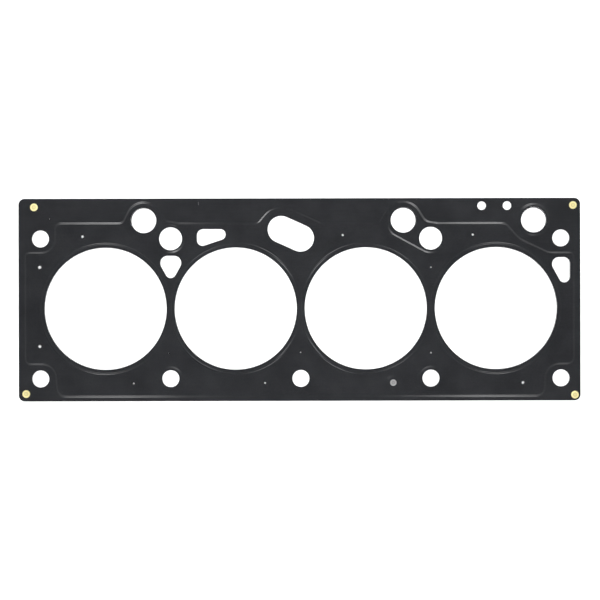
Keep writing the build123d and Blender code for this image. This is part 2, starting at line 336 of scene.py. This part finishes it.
def pressed_sheet(name, co, faces, base, flip):
    """Closed mesh of one pressed sheet. base is the outer face of its flange; flip turns the relief downwards."""
    used = np.unique(faces)
    index = np.full(len(co), -1)
    index[used] = np.arange(len(used))
    co, faces = co[used], index[faces]
    n = len(co)
    side = {}
    for tri in faces:
        for i in range(3):
            e = (int(tri[i]), int(tri[(i + 1) % 3]))
            if (e[1], e[0]) in side:
                del side[(e[1], e[0])]
            else:
                side[e] = True
    rim_edges = list(side)
    out_n = np.zeros((n, 2))
    for i, j in rim_edges:
        d = co[j] - co[i]
        m = np.array((d[1], -d[0])) / max(np.linalg.norm(d), 1e-9)
        out_n[i] += m
        out_n[j] += m
    length = np.hypot(out_n[:, 0], out_n[:, 1])
    on_rim = length > 1e-6
    out_n[on_rim] /= length[on_rim][:, None]

    h = relief(co)
    hx, hy = slopes(co)
    s = -1.0 if flip else 1.0
    outer = base + s * h
    inner = outer - s * T_PRESSED
    outer = np.where(on_rim, outer - s * RIM * 0.8, outer)
    flat = np.stack((-hx, -hy, np.ones(n)), 1)
    flat /= np.linalg.norm(flat, axis=1)[:, None]
    flat[:, 2] *= s
    soft = np.stack((out_n[:, 0], out_n[:, 1], np.full(n, s)), 1) / math.sqrt(2)
    n_outer = np.where(on_rim[:, None], soft, flat)
    n_inner = -flat

    x = (co[:, 0] + GRID[0]) * MM
    y = (co[:, 1] + GRID[1]) * MM
    points = np.concatenate((np.stack((x, y, outer * MM), 1), np.stack((x, y, inner * MM), 1)))
    top = faces if s > 0 else faces[:, ::-1]
    under = (faces[:, ::-1] if s > 0 else faces) + n
    polys = [tuple(t) for t in top] + [tuple(t) for t in under]
    loops = list(n_outer[top.reshape(-1)]) + list(n_inner[(under - n).reshape(-1)])
    wall_first = len(polys)
    for i, j in rim_edges:
        wi = np.array((out_n[i][0], out_n[i][1], 0.0))
        wj = np.array((out_n[j][0], out_n[j][1], 0.0))
        if s > 0:
            polys.append((j, i, i + n, j + n))
            loops += [wj, wi, wi, wj]
        else:
            polys.append((i, j, j + n, i + n))
            loops += [wi, wj, wj, wi]
    mesh = bpy.data.meshes.new(name)
    mesh.from_pydata(points.tolist(), [], polys)
    mesh.polygons.foreach_set("use_smooth", [True] * len(polys))
    mats = np.zeros(len(polys), np.int32)
    mats[wall_first:] = 1
    mesh.polygons.foreach_set("material_index", mats)
    mesh.normals_split_custom_set(np.array(loops, np.float32))
    mesh.update()
    obj = bpy.data.objects.new(name, mesh)
    bpy.context.scene.collection.objects.link(obj)
    return obj


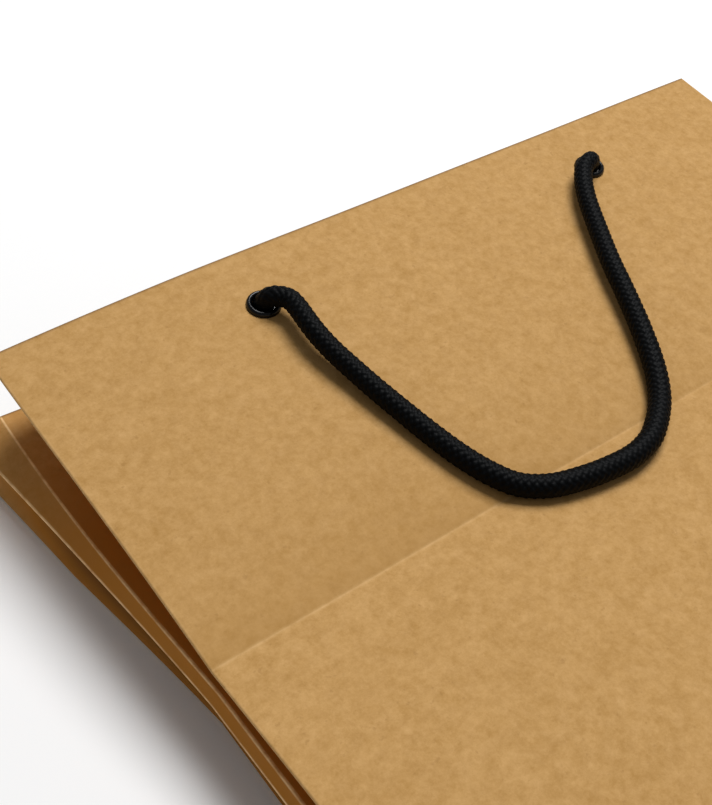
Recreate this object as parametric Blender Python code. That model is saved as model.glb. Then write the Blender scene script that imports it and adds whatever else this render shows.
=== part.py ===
"""Kraft paper carrier bag with rope handles, lying flat on its back with the mouth towards +Y.

The bag is folded flat the way a block-bottom bag is packed: gussets tucked in, bottom turned
under the back panel. Lengths are in metres, X is the bag's width and Z is up.
"""

import math

import bmesh
import bpy
import numpy as np
from mathutils import Matrix, Vector

# Bag size
BAG_WIDTH = 0.250
BAG_HEIGHT = 0.310
GUSSET_DEPTH = 0.090

# Paper
PAPER = 0.0004
FOLD_RADIUS = 0.0008
HEM_DEPTH = 0.045
HEM_THICKNESS = 0.00035
SEAT_GAP = 0.0003

# Bottom flap, turned under the back panel
BOTTOM_FLAP_THICKNESS = 0.0010
BOTTOM_FLAP_GAP = 0.0004
BOTTOM_END_WALL = 0.0012
BOTTOM_FLAP_INSET = 0.0004
BOTTOM_LIP_STEP = 0.0001

# How the panels stand off each other, measured where the photograph shows them
CREASE_FROM_MOUTH = 0.098
CREASE_HEIGHT = 0.0234
CREASE_SLOPE = 0.197
HEM_SLOPE = 0.141
SWELL_POWER = 2.2
SWELL_START = 0.040
BACK_FOLD_HEIGHT_START = 0.0086
BACK_FOLD_HEIGHT_CREASE = 0.0092
BACK_FOLD_HEIGHT_MOUTH = 0.0100
TUCK_RISE_CREASE = 0.0033
TUCK_RISE_MOUTH = 0.0037
SIDE_CREASE_INSET_CREASE = 0.0015
SIDE_CREASE_INSET_MOUTH = 0.0086
SIDE_CREASE_SHARE = 0.9
FLOOR_EDGE_INSET_START = 0.0006
FLOOR_EDGE_INSET_CREASE = 0.0021
FLOOR_EDGE_INSET_HEM = -0.0006
RIGHT_FOLD_SHIFT = 0.0080
ARCH_START = 0.0040
ARCH_HANDLE = 0.0064
ARCH_MOUTH = 0.0106
ARCH_SHOULDER = 0.16
ARCH_HANDLE_FROM_MOUTH = 0.120

# Eyelets and the card strips behind the hem
EYELET_SPACING = 0.1196
HANDLE_SHIFT = 0.0016
EYELET_FROM_MOUTH = 0.0193
EYELET_OUTER_RADIUS = 0.0046
EYELET_BARREL_RADIUS = 0.0036
EYELET_HOLE_RADIUS = 0.00305
EYELET_FLANGE = 0.0011
EYELET_CLINCH = 0.0006
EYELET_SEGMENTS = 24
CARD_LENGTH = 0.144
CARD_DEPTH = 0.038
CARD_THICKNESS = 0.0008
CARD_FROM_MOUTH = 0.004
CARD_CORNER = 0.003

# Rope handles
ROPE_DIAMETER = 0.0054
ROPE_STRAIGHT = 0.0007
ROPE_STEP = 0.0125
ROPE_END_STEP = 0.0022
ROPE_END_ZONE = 0.020
KNOT_RADIUS = 0.0052
KNOT_WAIST = 0.0044
KNOT_LENGTH = 0.0078
KNOT_SEGMENTS = 20

# Colours from the photograph, linear
PAPER_COLOUR = (0.47, 0.27, 0.10, 1.0)
CARD_COLOUR = (0.30, 0.17, 0.07, 1.0)
EYELET_COLOUR = (0.006, 0.006, 0.007, 1.0)
ROPE_COLOUR = (0.008, 0.008, 0.009, 1.0)

# Front handle's route from the left eyelet to the right one, clear of the eyelets
FRONT_ROUTE = (
    (-0.0579, 0.2878, 0.0388),
    (-0.0569, 0.2862, 0.0403),
    (-0.0548, 0.2832, 0.0408),
    (-0.0545, 0.2801, 0.0406),
    (-0.0550, 0.2761, 0.0402),
    (-0.0554, 0.2717, 0.0394),
    (-0.0553, 0.2678, 0.0384),
    (-0.0548, 0.2631, 0.0372),
    (-0.0539, 0.2581, 0.0360),
    (-0.0526, 0.2505, 0.0344),
    (-0.0508, 0.2418, 0.0326),
    (-0.0488, 0.2326, 0.0308),
    (-0.0465, 0.2241, 0.0292),
    (-0.0435, 0.2168, 0.0278),
    (-0.0395, 0.2109, 0.0267),
    (-0.0333, 0.2064, 0.0267),
    (-0.0252, 0.2039, 0.0267),
    (-0.0179, 0.2026, 0.0267),
    (-0.0102, 0.2021, 0.0267),
    (-0.0040, 0.2031, 0.0267),
    (0.0014, 0.2053, 0.0267),
    (0.0101, 0.2114, 0.0268),
    (0.0166, 0.2193, 0.0285),
    (0.0229, 0.2304, 0.0309),
    (0.0287, 0.2425, 0.0333),
    (0.0339, 0.2539, 0.0354),
    (0.0415, 0.2679, 0.0377),
    (0.0453, 0.2745, 0.0389),
    (0.0488, 0.2794, 0.0397),
    (0.0521, 0.2831, 0.0404),
    (0.0545, 0.2851, 0.0407),
    (0.0580, 0.2865, 0.0409),
    (0.0599, 0.2875, 0.0400),
    (0.0610, 0.2882, 0.0385),
)

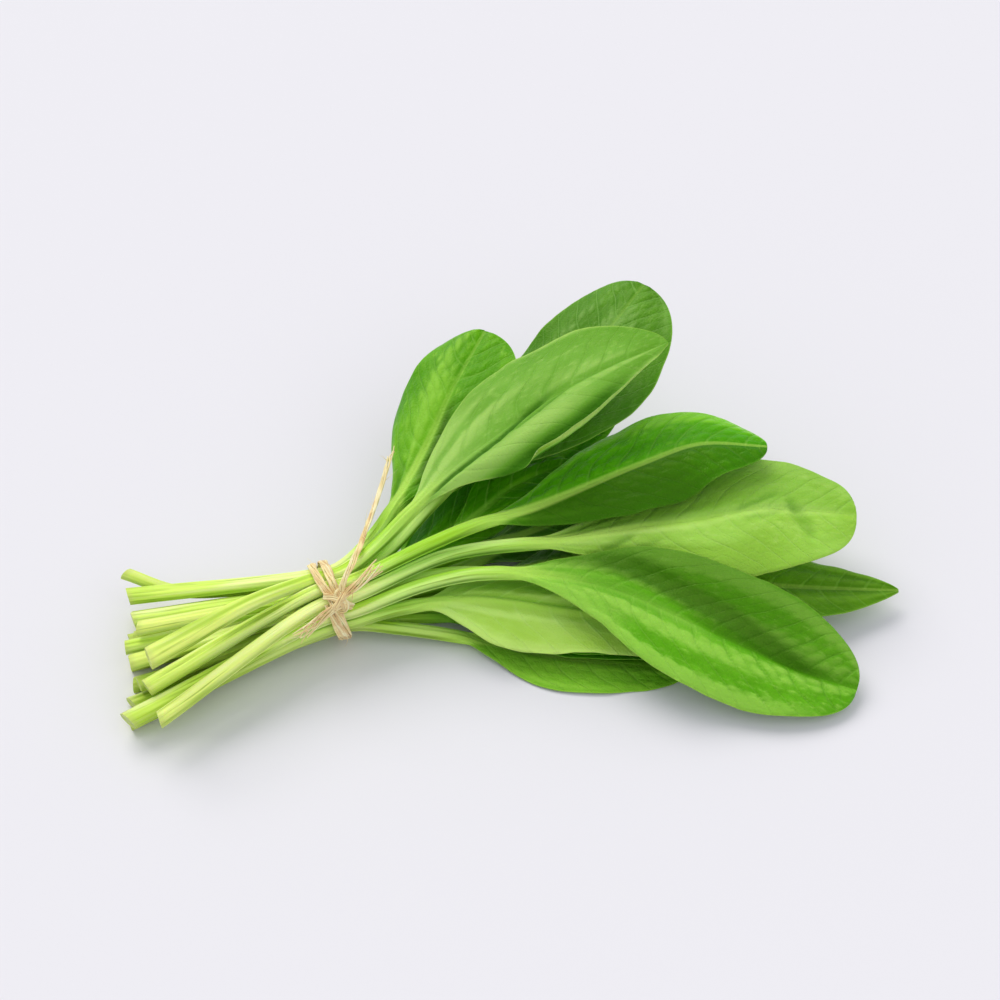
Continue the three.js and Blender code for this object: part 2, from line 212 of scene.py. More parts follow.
class Graph:
    """A material's node graph, built up one socket at a time.

    Where a method takes an object, it is a socket, a number, or a colour as four numbers.
    """

    def __init__(self, name: str) -> None:
        """Starts a material with only its shader and output.

        Args:
            name: The material's name.
        """
        self.material = bpy.data.materials.new(name)
        self.material.use_nodes = True
        self.tree = self.material.node_tree
        self.shader = self.tree.nodes["Principled BSDF"]

    def feed(self, node: bpy.types.Node, inputs: dict) -> None:
        """Links a node's inputs to other sockets, or sets them to numbers or colours.

        Args:
            node: The node.
            inputs: What each input takes, by its name or number.
        """
        for key, value in inputs.items():
            if isinstance(value, Socket):
                self.tree.links.new(value, node.inputs[key])
            else:
                node.inputs[key].default_value = value

    def add(self, kind: str, inputs: dict | None = None, **settings: object) -> bpy.types.Node:
        """Adds a node.

        Args:
            kind: The node's type, without its ShaderNode prefix.
            inputs: What each input takes, by its name or number.
            settings: The node's own properties.

        Returns:
            The new node.
        """
        node = self.tree.nodes.new("ShaderNode" + kind)
        for key, value in settings.items():
            setattr(node, key, value)
        self.feed(node, inputs or {})
        return node

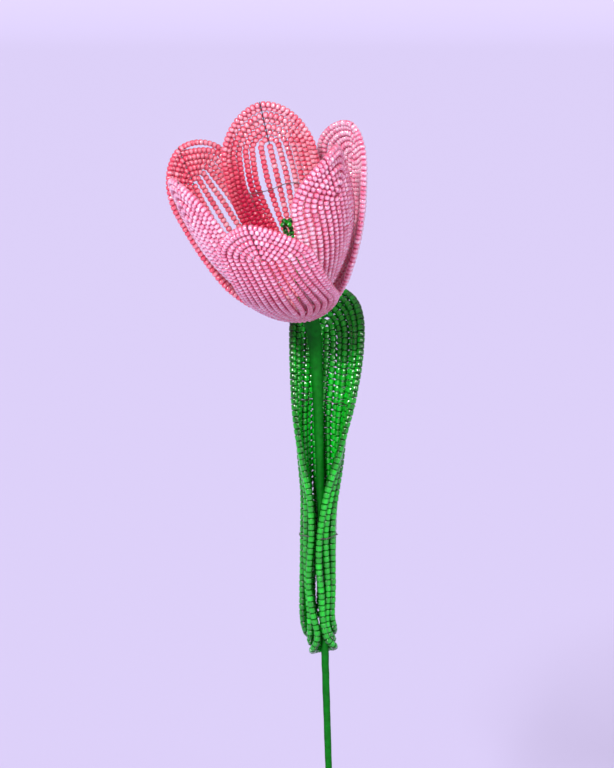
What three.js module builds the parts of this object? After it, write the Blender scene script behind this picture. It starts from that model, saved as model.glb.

───

Given task | Print only the run of lines that begins with the line containing "Continue the three.js" and ends with the line containing "socket at a time.", both included, exactly as they read.

Final answer |
Continue the three.js and Blender code for this object: part 2, from line 212 of scene.py. More parts follow.
class Graph:
    """A material's node graph, built up one socket at a time.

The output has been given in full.